WHAT THIS TASK INVOLVES: The data must be returned in full and exactly as given.

------------------------------------

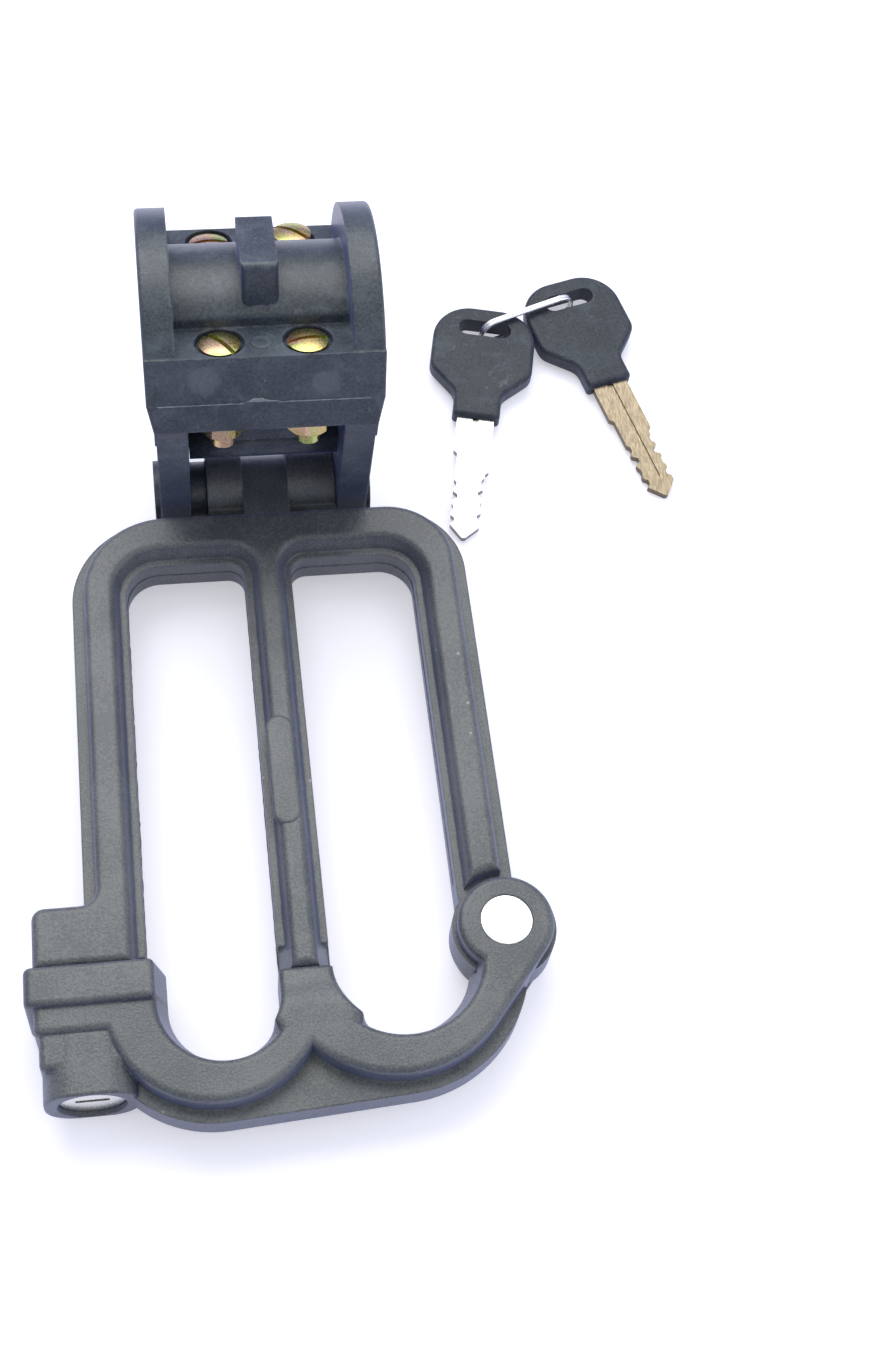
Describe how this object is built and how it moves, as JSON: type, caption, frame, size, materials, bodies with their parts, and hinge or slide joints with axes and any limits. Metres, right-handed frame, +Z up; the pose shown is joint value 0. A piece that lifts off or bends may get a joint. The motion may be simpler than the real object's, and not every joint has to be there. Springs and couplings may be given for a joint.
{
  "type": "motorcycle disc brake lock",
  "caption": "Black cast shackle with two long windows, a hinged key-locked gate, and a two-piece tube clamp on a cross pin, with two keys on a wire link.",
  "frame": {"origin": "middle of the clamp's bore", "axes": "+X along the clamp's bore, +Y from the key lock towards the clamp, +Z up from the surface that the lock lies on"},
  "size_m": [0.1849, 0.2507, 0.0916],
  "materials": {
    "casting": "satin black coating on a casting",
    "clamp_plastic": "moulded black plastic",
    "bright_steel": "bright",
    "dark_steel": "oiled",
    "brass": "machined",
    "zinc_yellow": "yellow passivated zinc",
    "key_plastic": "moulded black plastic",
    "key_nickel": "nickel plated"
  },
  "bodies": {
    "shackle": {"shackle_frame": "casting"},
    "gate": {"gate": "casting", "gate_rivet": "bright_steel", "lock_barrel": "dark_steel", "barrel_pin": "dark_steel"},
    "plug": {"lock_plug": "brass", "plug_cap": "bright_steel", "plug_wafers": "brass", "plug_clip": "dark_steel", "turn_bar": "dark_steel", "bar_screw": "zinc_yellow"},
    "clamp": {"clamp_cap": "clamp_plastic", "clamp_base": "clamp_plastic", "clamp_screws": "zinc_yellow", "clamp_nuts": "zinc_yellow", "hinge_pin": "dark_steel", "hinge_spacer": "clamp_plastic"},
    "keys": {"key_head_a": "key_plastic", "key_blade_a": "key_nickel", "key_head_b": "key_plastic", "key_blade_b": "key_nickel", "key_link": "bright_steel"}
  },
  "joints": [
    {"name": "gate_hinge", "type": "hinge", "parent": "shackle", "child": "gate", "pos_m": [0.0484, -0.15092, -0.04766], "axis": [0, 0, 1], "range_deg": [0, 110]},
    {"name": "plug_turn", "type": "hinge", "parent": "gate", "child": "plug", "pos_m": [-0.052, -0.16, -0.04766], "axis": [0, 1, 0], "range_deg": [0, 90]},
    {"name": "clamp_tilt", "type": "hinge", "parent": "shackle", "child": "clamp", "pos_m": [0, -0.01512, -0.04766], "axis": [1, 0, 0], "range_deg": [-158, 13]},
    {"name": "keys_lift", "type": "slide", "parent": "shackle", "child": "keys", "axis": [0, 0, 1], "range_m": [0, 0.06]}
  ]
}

------------------------------------

EXERCISE RESPONSE:
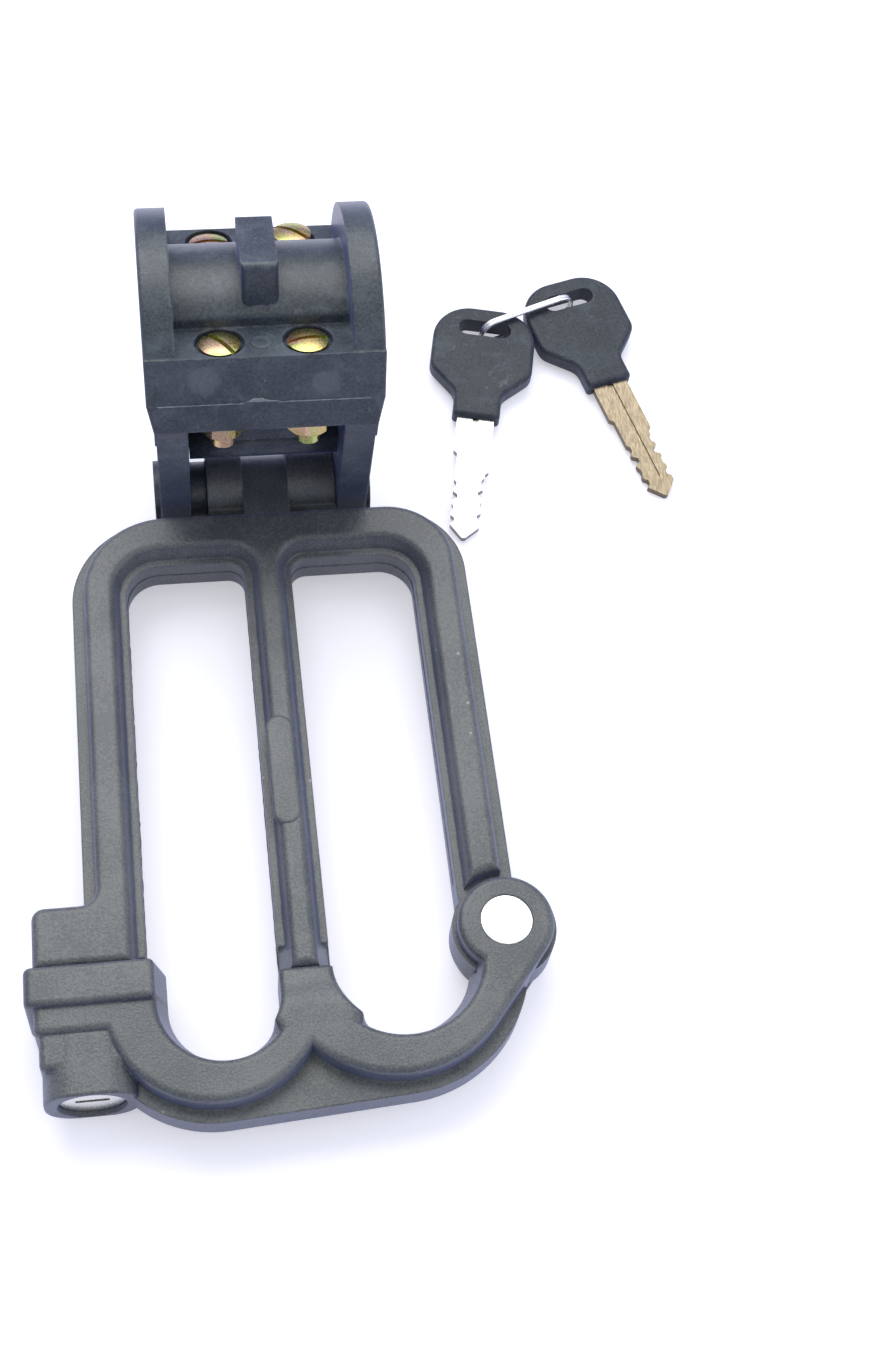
Describe how this object is built and how it moves, as JSON: type, caption, frame, size, materials, bodies with their parts, and hinge or slide joints with axes and any limits. Metres, right-handed frame, +Z up; the pose shown is joint value 0. A piece that lifts off or bends may get a joint. The motion may be simpler than the real object's, and not every joint has to be there. Springs and couplings may be given for a joint.
{
  "type": "motorcycle disc brake lock",
  "caption": "Black cast shackle with two long windows, a hinged key-locked gate, and a two-piece tube clamp on a cross pin, with two keys on a wire link.",
  "frame": {"origin": "middle of the clamp's bore", "axes": "+X along the clamp's bore, +Y from the key lock towards the clamp, +Z up from the surface that the lock lies on"},
  "size_m": [0.1849, 0.2507, 0.0916],
  "materials": {
    "casting": "satin black coating on a casting",
    "clamp_plastic": "moulded black plastic",
    "bright_steel": "bright",
    "dark_steel": "oiled",
    "brass": "machined",
    "zinc_yellow": "yellow passivated zinc",
    "key_plastic": "moulded black plastic",
    "key_nickel": "nickel plated"
  },
  "bodies": {
    "shackle": {"shackle_frame": "casting"},
    "gate": {"gate": "casting", "gate_rivet": "bright_steel", "lock_barrel": "dark_steel", "barrel_pin": "dark_steel"},
    "plug": {"lock_plug": "brass", "plug_cap": "bright_steel", "plug_wafers": "brass", "plug_clip": "dark_steel", "turn_bar": "dark_steel", "bar_screw": "zinc_yellow"},
    "clamp": {"clamp_cap": "clamp_plastic", "clamp_base": "clamp_plastic", "clamp_screws": "zinc_yellow", "clamp_nuts": "zinc_yellow", "hinge_pin": "dark_steel", "hinge_spacer": "clamp_plastic"},
    "keys": {"key_head_a": "key_plastic", "key_blade_a": "key_nickel", "key_head_b": "key_plastic", "key_blade_b": "key_nickel", "key_link": "bright_steel"}
  },
  "joints": [
    {"name": "gate_hinge", "type": "hinge", "parent": "shackle", "child": "gate", "pos_m": [0.0484, -0.15092, -0.04766], "axis": [0, 0, 1], "range_deg": [0, 110]},
    {"name": "plug_turn", "type": "hinge", "parent": "gate", "child": "plug", "pos_m": [-0.052, -0.16, -0.04766], "axis": [0, 1, 0], "range_deg": [0, 90]},
    {"name": "clamp_tilt", "type": "hinge", "parent": "shackle", "child": "clamp", "pos_m": [0, -0.01512, -0.04766], "axis": [1, 0, 0], "range_deg": [-158, 13]},
    {"name": "keys_lift", "type": "slide", "parent": "shackle", "child": "keys", "axis": [0, 0, 1], "range_m": [0, 0.06]}
  ]
}